## Exercise data:
++++++++
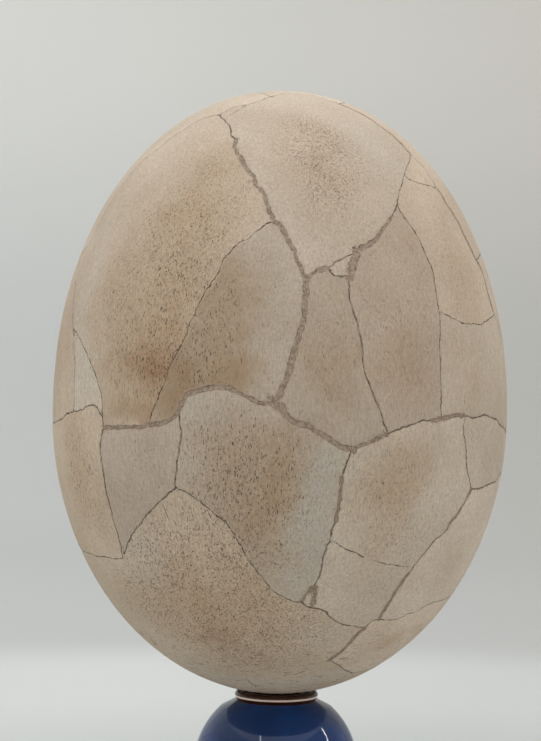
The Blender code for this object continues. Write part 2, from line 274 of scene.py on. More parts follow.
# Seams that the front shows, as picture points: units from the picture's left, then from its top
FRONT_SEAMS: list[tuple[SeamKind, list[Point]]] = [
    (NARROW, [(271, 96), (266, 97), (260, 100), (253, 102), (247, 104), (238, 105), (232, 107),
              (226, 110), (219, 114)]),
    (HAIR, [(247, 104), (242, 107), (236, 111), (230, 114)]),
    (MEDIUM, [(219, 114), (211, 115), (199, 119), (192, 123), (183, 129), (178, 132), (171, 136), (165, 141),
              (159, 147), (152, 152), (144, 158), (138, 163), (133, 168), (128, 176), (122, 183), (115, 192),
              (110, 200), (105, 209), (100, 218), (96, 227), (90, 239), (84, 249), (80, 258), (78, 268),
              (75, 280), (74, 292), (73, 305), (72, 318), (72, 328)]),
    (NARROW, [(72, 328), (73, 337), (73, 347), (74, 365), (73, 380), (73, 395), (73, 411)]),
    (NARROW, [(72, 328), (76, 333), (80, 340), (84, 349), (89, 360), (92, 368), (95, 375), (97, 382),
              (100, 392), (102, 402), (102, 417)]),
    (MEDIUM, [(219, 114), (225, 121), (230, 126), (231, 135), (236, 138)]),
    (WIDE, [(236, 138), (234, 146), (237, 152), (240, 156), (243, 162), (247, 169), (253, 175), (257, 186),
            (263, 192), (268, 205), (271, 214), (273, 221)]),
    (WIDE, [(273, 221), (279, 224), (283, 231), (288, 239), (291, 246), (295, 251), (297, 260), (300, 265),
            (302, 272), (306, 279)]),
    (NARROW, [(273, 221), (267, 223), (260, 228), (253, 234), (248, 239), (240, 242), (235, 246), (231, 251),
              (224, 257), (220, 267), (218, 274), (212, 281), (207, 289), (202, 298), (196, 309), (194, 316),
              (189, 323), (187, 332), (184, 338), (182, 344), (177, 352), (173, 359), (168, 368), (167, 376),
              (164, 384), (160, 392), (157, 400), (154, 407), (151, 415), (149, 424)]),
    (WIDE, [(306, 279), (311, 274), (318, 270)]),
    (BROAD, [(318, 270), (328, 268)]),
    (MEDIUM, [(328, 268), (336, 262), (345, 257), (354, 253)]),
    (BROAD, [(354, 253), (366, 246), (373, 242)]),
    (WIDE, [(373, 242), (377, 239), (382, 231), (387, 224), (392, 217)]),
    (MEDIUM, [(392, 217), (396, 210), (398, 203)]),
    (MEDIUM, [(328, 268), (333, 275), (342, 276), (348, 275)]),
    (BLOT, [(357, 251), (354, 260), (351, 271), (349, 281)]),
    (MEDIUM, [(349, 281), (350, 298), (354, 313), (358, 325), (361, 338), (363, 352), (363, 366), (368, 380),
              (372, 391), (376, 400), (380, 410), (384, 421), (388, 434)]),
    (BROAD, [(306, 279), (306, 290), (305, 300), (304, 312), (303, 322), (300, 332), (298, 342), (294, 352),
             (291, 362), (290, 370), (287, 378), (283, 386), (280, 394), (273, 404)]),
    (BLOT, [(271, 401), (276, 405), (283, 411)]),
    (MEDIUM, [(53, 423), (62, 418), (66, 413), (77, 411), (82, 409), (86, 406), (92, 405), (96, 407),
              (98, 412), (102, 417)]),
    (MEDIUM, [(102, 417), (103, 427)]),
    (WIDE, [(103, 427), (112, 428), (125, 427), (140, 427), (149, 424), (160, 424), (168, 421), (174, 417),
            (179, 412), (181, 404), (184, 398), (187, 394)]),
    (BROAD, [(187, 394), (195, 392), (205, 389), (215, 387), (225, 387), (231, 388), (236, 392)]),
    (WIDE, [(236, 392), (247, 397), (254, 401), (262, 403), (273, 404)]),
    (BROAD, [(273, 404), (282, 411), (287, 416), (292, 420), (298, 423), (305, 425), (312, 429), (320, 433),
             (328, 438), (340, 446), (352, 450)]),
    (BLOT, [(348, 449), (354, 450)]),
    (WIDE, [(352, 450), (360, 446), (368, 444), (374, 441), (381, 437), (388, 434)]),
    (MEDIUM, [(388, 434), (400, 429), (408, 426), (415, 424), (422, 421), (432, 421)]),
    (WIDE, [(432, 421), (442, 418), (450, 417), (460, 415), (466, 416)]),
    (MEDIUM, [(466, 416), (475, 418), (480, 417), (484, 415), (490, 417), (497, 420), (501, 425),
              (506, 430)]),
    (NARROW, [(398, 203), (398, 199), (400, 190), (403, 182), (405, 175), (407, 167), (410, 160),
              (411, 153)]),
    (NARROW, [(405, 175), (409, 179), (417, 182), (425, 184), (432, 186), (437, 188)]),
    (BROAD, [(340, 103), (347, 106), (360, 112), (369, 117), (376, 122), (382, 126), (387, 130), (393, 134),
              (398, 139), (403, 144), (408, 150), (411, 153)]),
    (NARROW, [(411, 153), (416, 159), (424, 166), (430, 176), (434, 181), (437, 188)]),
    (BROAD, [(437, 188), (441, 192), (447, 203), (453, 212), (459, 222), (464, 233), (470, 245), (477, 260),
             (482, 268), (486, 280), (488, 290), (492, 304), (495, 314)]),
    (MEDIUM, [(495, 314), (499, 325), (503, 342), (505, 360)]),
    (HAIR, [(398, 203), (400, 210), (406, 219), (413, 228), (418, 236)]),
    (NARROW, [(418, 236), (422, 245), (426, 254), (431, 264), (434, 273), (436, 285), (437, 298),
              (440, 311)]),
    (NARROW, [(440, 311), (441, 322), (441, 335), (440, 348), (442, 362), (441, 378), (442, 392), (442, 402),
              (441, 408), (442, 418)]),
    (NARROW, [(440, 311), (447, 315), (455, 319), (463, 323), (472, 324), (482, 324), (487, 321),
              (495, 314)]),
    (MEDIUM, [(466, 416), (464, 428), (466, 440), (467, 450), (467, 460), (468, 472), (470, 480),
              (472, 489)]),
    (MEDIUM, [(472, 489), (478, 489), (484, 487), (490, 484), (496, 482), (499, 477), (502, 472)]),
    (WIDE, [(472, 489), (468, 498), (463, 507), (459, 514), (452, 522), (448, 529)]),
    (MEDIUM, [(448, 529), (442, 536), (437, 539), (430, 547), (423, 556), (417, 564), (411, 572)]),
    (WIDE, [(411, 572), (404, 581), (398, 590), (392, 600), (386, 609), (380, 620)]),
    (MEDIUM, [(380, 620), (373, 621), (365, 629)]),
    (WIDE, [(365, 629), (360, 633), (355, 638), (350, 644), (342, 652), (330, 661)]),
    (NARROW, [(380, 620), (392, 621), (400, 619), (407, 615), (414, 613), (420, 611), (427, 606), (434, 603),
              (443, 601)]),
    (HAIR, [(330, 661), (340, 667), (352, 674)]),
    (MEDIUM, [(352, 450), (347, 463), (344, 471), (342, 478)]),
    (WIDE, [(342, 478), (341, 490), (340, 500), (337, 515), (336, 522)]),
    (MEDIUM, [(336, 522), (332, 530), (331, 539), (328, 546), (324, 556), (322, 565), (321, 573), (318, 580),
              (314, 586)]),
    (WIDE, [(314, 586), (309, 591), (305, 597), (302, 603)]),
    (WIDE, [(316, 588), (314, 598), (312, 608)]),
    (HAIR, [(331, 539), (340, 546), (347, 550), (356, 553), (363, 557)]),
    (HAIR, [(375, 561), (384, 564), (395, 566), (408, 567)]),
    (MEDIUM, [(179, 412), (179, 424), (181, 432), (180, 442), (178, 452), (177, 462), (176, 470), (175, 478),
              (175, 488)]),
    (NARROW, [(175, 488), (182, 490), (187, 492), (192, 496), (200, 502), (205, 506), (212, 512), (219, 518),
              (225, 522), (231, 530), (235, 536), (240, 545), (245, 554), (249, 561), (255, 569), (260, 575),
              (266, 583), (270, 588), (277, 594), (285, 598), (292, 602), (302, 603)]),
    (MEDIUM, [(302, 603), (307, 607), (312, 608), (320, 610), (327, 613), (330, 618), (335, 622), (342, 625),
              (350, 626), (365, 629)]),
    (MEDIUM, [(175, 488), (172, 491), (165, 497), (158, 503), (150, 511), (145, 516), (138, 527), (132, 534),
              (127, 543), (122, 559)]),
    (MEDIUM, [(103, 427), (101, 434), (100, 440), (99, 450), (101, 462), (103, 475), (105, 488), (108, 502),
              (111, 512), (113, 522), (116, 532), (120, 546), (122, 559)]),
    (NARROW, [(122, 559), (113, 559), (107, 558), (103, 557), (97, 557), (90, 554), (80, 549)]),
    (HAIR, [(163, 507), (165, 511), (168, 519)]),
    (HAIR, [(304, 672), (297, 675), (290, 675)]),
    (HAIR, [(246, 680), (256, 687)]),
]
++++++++
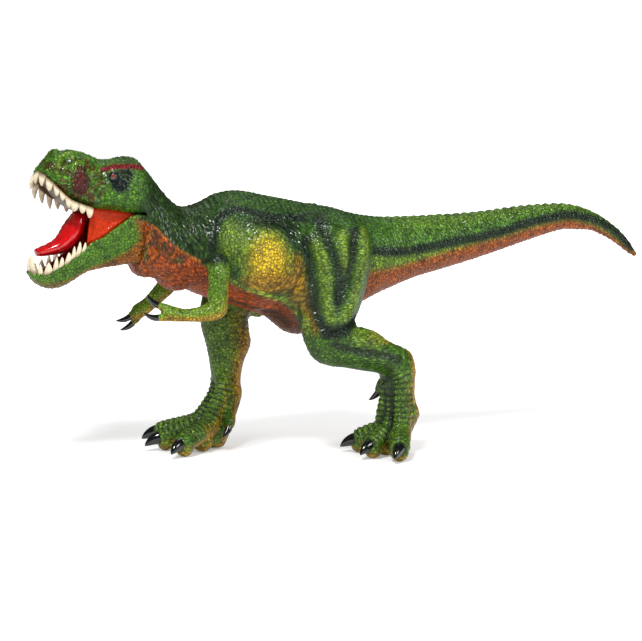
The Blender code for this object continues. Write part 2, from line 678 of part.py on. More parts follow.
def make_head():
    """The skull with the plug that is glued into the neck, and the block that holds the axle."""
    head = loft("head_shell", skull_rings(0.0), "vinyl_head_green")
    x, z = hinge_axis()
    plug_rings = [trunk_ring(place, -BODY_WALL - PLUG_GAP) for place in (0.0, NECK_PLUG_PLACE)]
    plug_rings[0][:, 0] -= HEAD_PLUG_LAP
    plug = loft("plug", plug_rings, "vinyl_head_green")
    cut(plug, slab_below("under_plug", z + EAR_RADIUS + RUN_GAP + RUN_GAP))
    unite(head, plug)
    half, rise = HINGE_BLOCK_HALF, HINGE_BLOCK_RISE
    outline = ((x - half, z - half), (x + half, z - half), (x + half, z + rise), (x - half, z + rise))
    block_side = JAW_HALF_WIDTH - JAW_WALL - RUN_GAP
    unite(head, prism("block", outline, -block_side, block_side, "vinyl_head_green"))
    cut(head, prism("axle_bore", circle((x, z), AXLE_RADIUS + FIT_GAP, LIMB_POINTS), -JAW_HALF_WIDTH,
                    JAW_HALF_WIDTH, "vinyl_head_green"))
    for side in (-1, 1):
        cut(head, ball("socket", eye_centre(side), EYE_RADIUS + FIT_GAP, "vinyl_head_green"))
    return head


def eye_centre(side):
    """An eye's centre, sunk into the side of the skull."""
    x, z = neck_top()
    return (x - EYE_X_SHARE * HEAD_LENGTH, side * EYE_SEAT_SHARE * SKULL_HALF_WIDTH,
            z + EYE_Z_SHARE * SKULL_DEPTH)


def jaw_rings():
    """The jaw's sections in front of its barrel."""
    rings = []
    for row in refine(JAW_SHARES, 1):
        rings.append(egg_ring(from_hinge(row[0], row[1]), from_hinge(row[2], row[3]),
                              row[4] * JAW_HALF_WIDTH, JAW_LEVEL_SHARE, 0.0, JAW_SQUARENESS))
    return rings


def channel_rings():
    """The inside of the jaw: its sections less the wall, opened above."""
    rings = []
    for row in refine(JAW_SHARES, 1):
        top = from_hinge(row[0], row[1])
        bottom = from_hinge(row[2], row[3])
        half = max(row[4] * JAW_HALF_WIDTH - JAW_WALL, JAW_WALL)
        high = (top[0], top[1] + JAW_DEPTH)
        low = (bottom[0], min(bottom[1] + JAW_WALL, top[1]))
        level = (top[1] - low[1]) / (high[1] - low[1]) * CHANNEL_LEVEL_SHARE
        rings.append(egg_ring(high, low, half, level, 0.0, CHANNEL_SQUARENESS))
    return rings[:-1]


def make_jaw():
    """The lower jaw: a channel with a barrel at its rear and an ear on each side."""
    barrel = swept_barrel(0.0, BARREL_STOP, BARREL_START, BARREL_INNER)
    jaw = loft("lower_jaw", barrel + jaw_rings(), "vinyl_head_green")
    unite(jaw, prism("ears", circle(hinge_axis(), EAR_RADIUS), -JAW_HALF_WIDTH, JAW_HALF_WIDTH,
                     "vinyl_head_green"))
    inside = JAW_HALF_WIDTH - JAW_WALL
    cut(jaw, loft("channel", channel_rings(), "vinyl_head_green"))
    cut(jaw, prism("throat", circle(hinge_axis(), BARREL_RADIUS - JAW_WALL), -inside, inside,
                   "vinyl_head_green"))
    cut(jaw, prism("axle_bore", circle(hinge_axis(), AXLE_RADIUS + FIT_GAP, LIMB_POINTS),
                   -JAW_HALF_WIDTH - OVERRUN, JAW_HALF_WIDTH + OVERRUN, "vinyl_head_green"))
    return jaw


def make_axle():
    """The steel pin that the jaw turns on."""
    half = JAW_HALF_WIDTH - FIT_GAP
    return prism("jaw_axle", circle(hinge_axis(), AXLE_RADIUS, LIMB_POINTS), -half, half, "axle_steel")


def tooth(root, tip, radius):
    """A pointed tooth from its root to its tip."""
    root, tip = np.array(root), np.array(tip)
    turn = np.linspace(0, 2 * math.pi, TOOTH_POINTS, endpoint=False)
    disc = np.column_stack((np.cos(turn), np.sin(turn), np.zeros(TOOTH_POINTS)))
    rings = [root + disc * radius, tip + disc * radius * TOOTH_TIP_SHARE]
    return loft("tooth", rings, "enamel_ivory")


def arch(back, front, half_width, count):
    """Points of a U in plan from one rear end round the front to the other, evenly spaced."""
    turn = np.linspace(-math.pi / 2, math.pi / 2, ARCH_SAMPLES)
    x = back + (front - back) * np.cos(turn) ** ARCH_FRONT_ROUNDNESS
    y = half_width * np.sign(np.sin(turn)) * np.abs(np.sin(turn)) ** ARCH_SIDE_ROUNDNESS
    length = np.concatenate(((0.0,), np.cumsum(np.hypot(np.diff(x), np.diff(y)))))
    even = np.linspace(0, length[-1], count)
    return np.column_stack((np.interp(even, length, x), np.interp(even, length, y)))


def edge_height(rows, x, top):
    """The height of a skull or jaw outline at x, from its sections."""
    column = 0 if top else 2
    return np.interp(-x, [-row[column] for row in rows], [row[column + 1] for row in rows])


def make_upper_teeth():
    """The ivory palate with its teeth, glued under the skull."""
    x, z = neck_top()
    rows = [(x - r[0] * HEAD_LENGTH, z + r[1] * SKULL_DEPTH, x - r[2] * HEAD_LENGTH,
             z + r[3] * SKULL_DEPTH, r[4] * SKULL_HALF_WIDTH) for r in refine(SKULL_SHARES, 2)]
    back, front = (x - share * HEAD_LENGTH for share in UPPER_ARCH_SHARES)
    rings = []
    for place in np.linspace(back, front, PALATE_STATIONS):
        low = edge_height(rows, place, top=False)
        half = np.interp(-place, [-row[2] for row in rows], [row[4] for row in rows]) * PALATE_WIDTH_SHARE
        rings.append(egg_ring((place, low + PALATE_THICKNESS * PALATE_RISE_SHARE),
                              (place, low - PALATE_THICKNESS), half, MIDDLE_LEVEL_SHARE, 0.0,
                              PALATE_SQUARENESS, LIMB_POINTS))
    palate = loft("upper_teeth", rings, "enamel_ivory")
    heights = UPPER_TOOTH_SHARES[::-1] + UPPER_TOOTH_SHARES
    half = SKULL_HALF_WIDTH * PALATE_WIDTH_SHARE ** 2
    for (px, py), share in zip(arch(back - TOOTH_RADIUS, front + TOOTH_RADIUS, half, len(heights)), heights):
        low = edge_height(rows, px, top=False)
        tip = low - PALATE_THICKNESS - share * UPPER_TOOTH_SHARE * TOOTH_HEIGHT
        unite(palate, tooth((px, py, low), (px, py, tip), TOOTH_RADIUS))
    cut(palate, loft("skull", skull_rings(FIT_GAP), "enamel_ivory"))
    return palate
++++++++
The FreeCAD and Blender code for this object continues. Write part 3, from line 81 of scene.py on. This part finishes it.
++++++++
Everything from the line that contains "part.py on. More parts follow." to the line that contains "return rings[:-1]" must be transcribed exactly, both end lines included.

## Completed task:
The Blender code for this object continues. Write part 2, from line 678 of part.py on. More parts follow.
def make_head():
    """The skull with the plug that is glued into the neck, and the block that holds the axle."""
    head = loft("head_shell", skull_rings(0.0), "vinyl_head_green")
    x, z = hinge_axis()
    plug_rings = [trunk_ring(place, -BODY_WALL - PLUG_GAP) for place in (0.0, NECK_PLUG_PLACE)]
    plug_rings[0][:, 0] -= HEAD_PLUG_LAP
    plug = loft("plug", plug_rings, "vinyl_head_green")
    cut(plug, slab_below("under_plug", z + EAR_RADIUS + RUN_GAP + RUN_GAP))
    unite(head, plug)
    half, rise = HINGE_BLOCK_HALF, HINGE_BLOCK_RISE
    outline = ((x - half, z - half), (x + half, z - half), (x + half, z + rise), (x - half, z + rise))
    block_side = JAW_HALF_WIDTH - JAW_WALL - RUN_GAP
    unite(head, prism("block", outline, -block_side, block_side, "vinyl_head_green"))
    cut(head, prism("axle_bore", circle((x, z), AXLE_RADIUS + FIT_GAP, LIMB_POINTS), -JAW_HALF_WIDTH,
                    JAW_HALF_WIDTH, "vinyl_head_green"))
    for side in (-1, 1):
        cut(head, ball("socket", eye_centre(side), EYE_RADIUS + FIT_GAP, "vinyl_head_green"))
    return head


def eye_centre(side):
    """An eye's centre, sunk into the side of the skull."""
    x, z = neck_top()
    return (x - EYE_X_SHARE * HEAD_LENGTH, side * EYE_SEAT_SHARE * SKULL_HALF_WIDTH,
            z + EYE_Z_SHARE * SKULL_DEPTH)


def jaw_rings():
    """The jaw's sections in front of its barrel."""
    rings = []
    for row in refine(JAW_SHARES, 1):
        rings.append(egg_ring(from_hinge(row[0], row[1]), from_hinge(row[2], row[3]),
                              row[4] * JAW_HALF_WIDTH, JAW_LEVEL_SHARE, 0.0, JAW_SQUARENESS))
    return rings


def channel_rings():
    """The inside of the jaw: its sections less the wall, opened above."""
    rings = []
    for row in refine(JAW_SHARES, 1):
        top = from_hinge(row[0], row[1])
        bottom = from_hinge(row[2], row[3])
        half = max(row[4] * JAW_HALF_WIDTH - JAW_WALL, JAW_WALL)
        high = (top[0], top[1] + JAW_DEPTH)
        low = (bottom[0], min(bottom[1] + JAW_WALL, top[1]))
        level = (top[1] - low[1]) / (high[1] - low[1]) * CHANNEL_LEVEL_SHARE
        rings.append(egg_ring(high, low, half, level, 0.0, CHANNEL_SQUARENESS))
    return rings[:-1]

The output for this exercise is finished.